Under WTO procedures, EU and Russian trade officials will have 60 days to try and settle their differences before further legal action is taken.
The next step would be for the WTO to set up an arbitration panel to review the case.
Ultimately, the WTO has the power to impose either a change of policy or economic sanctions.
It is the second time this year that Moscow has protested to the Geneva-based trade body against the EU, in what has become a running tit-for-tat trade battle. In January, Russia filed its first complaint as a WTO member against EU levies on steel products and ammonium nitrate, which is mainly used in fertilisers.
Russia joined the WTO in August 2012 but has itself already been subjected to two ongoing investigations relating to a car recycling tax on foreign cars, and a host of other complaints from the EU, Japan and the United States. It is seen by the trade body as one of the main culprits in imposing trade restrictions on other countries.

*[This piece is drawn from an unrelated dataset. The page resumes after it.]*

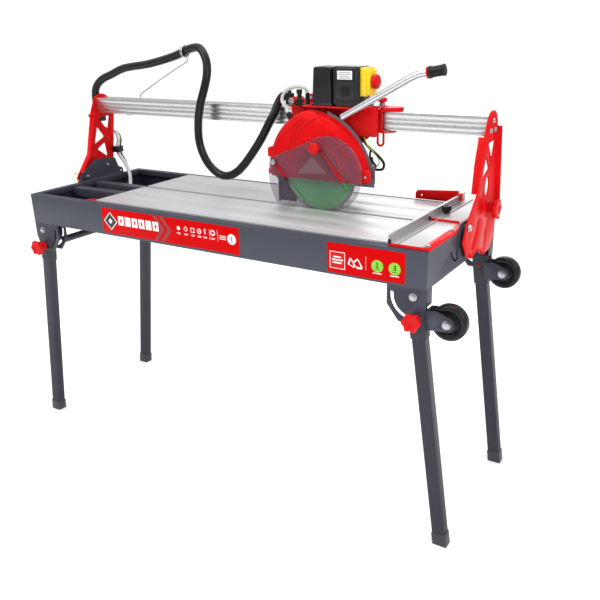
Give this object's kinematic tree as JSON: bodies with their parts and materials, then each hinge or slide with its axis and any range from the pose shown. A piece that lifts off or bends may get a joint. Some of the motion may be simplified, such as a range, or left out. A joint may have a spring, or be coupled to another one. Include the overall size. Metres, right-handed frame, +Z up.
{
  "type": "wet tile saw",
  "caption": "Wet tile saw on a folding wheeled stand: water basin, slotted ribbed table, overhead rail with sliding, lifting and tilting saw head.",
  "frame": {"origin": "middle of the outline on the floor, from the left feet to the right wheels, and midway between the front and rear leg knobs", "axes": "+X along the table towards the handle and wheels, -Y towards the operator, +Z up"},
  "size_m": [1.692, 0.61, 1.3649],
  "materials": {
    "frame_paint": "satin powder coat, dark grey",
    "red_paint": "gloss powder coat, red",
    "table_aluminium": "satin, mill finish with fine scratches",
    "zinc_steel": "bright zinc plated",
    "black_plastic": "matt, fine grain",
    "charcoal_plastic": "matt, fine grain",
    "red_plastic": "semi-gloss",
    "yellow_plastic": "semi-gloss",
    "label_film": "printed film",
    "motor_paint": "black paint",
    "blade_paint": "satin",
    "blade_segment": "sintered, rough",
    "smoke_shield": "clear smoky sheet",
    "black_rubber": "matt",
    "pump_plastic": "matt",
    "clear_tube": "soft, translucent",
    "grey_tube": "soft"
  },
  "bodies": {
    "base": {"basin": "frame_paint", "table_front": "table_aluminium", "table_rear": "table_aluminium", "support_beams": "frame_paint", "leg_brackets": "frame_paint", "tilt_brackets": "frame_paint", "frame_bolts": "zinc_steel", "pump": "pump_plastic", "fence_front": "table_aluminium", "fence_rear": "table_aluminium", "fence_strip": "red_paint", "front_labels": "label_film", "pump_tube": "clear_tube", "pump_cable": "black_rubber"},
    "side_stop": {"side_stop": "red_paint"},
    "stop_knob": {"stop_knob": "black_plastic"},
    "leg_lf": {"leg_lf": "frame_paint"},
    "leg_lr": {"leg_lr": "frame_paint"},
    "leg_rf": {"leg_rf": "frame_paint", "fork_front": "frame_paint"},
    "leg_rr": {"leg_rr": "frame_paint", "fork_rear": "frame_paint"},
    "leg_knob_lf": {"leg_knob_lf": "red_plastic"},
    "leg_knob_lr": {"leg_knob_lr": "red_plastic"},
    "leg_knob_rf": {"leg_knob_rf": "red_plastic"},
    "leg_knob_rr": {"leg_knob_rr": "red_plastic"},
    "front_wheel": {"front_wheel": "black_rubber"},
    "rear_wheel": {"rear_wheel": "black_rubber"},
    "bridge": {"left_pillar": "red_paint", "right_pillar": "red_paint", "rail": "table_aluminium", "rail_bolts": "zinc_steel", "hose_holder": "zinc_steel", "hose_clips": "black_plastic", "main_hose": "black_rubber"},
    "tilt_knob": {"tilt_knob": "red_plastic"},
    "carriage": {"carriage": "red_paint", "pivot_pin": "zinc_steel", "slide_pads": "black_plastic"},
    "arm": {"arm_plate": "red_paint", "motor": "motor_paint", "back_plate": "table_aluminium", "guard": "red_paint", "splash_flap": "black_rubber", "handle_tube": "table_aluminium", "handle_grip": "black_rubber", "capacitor_box": "charcoal_plastic", "switch_box": "charcoal_plastic", "switch_housing": "yellow_plastic", "water_valve": "black_plastic", "arm_bolts": "zinc_steel", "water_tube": "grey_tube", "head_cables": "black_rubber"},
    "depth_knob": {"depth_knob": "red_plastic"},
    "blade": {"blade_core": "blade_paint", "blade_rim": "blade_segment", "blade_flange": "zinc_steel"},
    "shield": {"shield": "smoke_shield"},
    "shield_knob": {"shield_knob": "red_plastic"},
    "estop": {"estop_button": "red_plastic"}
  },
  "joints": [
    {"name": "bridge_tilt", "type": "hinge", "parent": "base", "child": "bridge", "pos_m": [0, -0.024, 0.887], "axis": [1, 0, 0], "range_deg": [0, 45], "deforming": ["pump_tube", "pump_cable"]},
    {"name": "head_slide", "type": "slide", "parent": "bridge", "child": "carriage", "axis": [1, 0, 0], "range_m": [-0.79, 0.19], "deforming": ["main_hose"]},
    {"name": "head_plunge", "type": "hinge", "parent": "carriage", "child": "arm", "pos_m": [0.14297, 0.1, 1.196], "axis": [0, -1, 0], "range_deg": [0, 18]},
    {"name": "blade_spin", "type": "hinge", "parent": "arm", "child": "blade", "pos_m": [0.27597, -0.005, 1.002], "axis": [0, 1, 0], "continuous": true},
    {"name": "shield_slide", "type": "slide", "parent": "arm", "child": "shield", "axis": [-0.673, 0, 0.7396], "range_m": [0, 0.149]},
    {"name": "shield_knob_turn", "type": "hinge", "parent": "arm", "child": "shield_knob", "pos_m": [0.28397, -0.045, 1.076], "axis": [0, -1, 0], "continuous": true},
    {"name": "depth_knob_turn", "type": "hinge", "parent": "arm", "child": "depth_knob", "pos_m": [0.43597, 0.089, 1.2], "axis": [0, 0, 1], "continuous": true},
    {"name": "estop_press", "type": "slide", "parent": "arm", "child": "estop", "axis": [-1, 0, 0], "range_m": [0, 0.003], "stiffness_N_per_m": 800},
    {"name": "tilt_knob_turn", "type": "hinge", "parent": "bridge", "child": "tilt_knob", "pos_m": [0.77297, 0.144, 0.908], "axis": [1, 0, 0], "continuous": true},
    {"name": "fold_leg_rf", "type": "hinge", "parent": "base", "child": "leg_rf", "pos_m": [0.70597, -0.247, 0.755], "axis": [0, 1, 0], "range_deg": [0, 94]},
    {"name": "leg_knob_turn_rf", "type": "hinge", "parent": "leg_rf", "child": "leg_knob_rf", "pos_m": [0.71435, -0.28405, 0.69458], "axis": [0, 1, 0], "continuous": true},
    {"name": "fold_leg_rr", "type": "hinge", "parent": "base", "child": "leg_rr", "pos_m": [0.70597, 0.247, 0.755], "axis": [0, 1, 0], "range_deg": [0, 94]},
    {"name": "leg_knob_turn_rr", "type": "hinge", "parent": "leg_rr", "child": "leg_knob_rr", "pos_m": [0.71435, 0.28405, 0.69458], "axis": [0, 1, 0], "continuous": true},
    {"name": "fold_leg_lf", "type": "hinge", "parent": "base", "child": "leg_lf", "pos_m": [-0.72003, -0.247, 0.755], "axis": [0, -1, 0], "range_deg": [0, 98]},
    {"name": "leg_knob_turn_lf", "type": "hinge", "parent": "leg_lf", "child": "leg_knob_lf", "pos_m": [-0.72841, -0.28405, 0.69458], "axis": [0, 1, 0], "continuous": true},
    {"name": "fold_leg_lr", "type": "hinge", "parent": "base", "child": "leg_lr", "pos_m": [-0.72003, 0.247, 0.755], "axis": [0, -1, 0], "range_deg": [0, 98]},
    {"name": "leg_knob_turn_lr", "type": "hinge", "parent": "leg_lr", "child": "leg_knob_lr", "pos_m": [-0.72841, 0.28405, 0.69458], "axis": [0, 1, 0], "continuous": true},
    {"name": "front_wheel_spin", "type": "hinge", "parent": "leg_rf", "child": "front_wheel", "pos_m": [0.79599, -0.228, 0.68905], "axis": [0, 1, 0], "continuous": true},
    {"name": "rear_wheel_spin", "type": "hinge", "parent": "leg_rr", "child": "rear_wheel", "pos_m": [0.79599, 0.228, 0.68905], "axis": [0, 1, 0], "continuous": true},
    {"name": "side_stop_slide", "type": "slide", "parent": "base", "child": "side_stop", "axis": [0, 1, 0], "range_m": [-0.13, 0]},
    {"name": "stop_knob_turn", "type": "hinge", "parent": "base", "child": "stop_knob", "pos_m": [0.65097, 0.087, 0.9], "axis": [0, 0, 1], "continuous": true}
  ]
}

Gazprom has been under EU investigation since September 2012 over suspected anti-competitive tactics, which include overcharging eastern European countries for their gas and blocking rival suppliers.
However, the EU's competition commissioner, Joaquin Almunia, has indicated that his department's Gazprom probe will remain on hold until the crisis in the Ukraine, prompted by Moscow's annexation of the Crimea, has been at least partially resolved.
Gazprom currently accounts for over 30 percent of the EU's gas needs, more than half of which is piped through Ukraine.